Foreign Affairs Minister Marc Garneau should express Canadians’ admiration for Mr. Navalny’s courage. He should make common cause with other democratic governments to shine a spotlight on Mr. Navalny in the hope of sparing his life.
The tens of thousands who demonstrated Sunday in the streets of Russian cities showed that something has changed in Russia. Such demonstrations in the recent past have been smaller and more scattered. Now that President Putin’s friend Donald Trump is gone from the White House, Russians who are tired of Vladimir Putin’s interminable rule may be feeling more free to demand reform.
Canada, the United States and their European allies should be looking ahead to a post-Putin, post-Lukashenko era in Russia and Belarus. Already, the International Ice Hockey Federation has pulled next summer’s world championship out of Minsk, even without an alternate city to use instead, because of a feeling of revolution in the Belarusian air.
The wind of change that started in Minsk may now be blowing through the streets of Russian cities, as well. Club-swinging police and government poisoners can do only so much to keep a dictator in power once the country decides that the time for change has arrived.

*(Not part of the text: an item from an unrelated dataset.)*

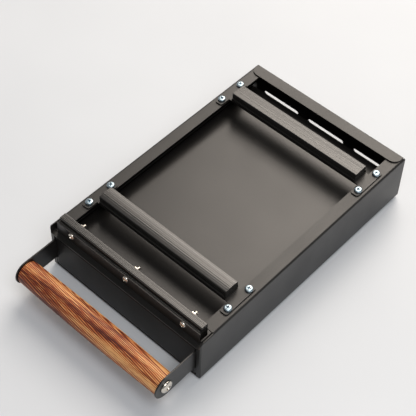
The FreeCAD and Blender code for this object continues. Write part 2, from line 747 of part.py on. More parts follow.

Though it is much reduced from its imperial glory in the Soviet era, Russia still wields nuclear weapons and still threatens its neighbours in eastern Europe. A peaceful and prosperous Russia could be serving its own people and contributing to the general welfare of humanity. Canada should encourage the Joe Biden administration in Washington and other democracies to nudge Russia and Belarus in that direction.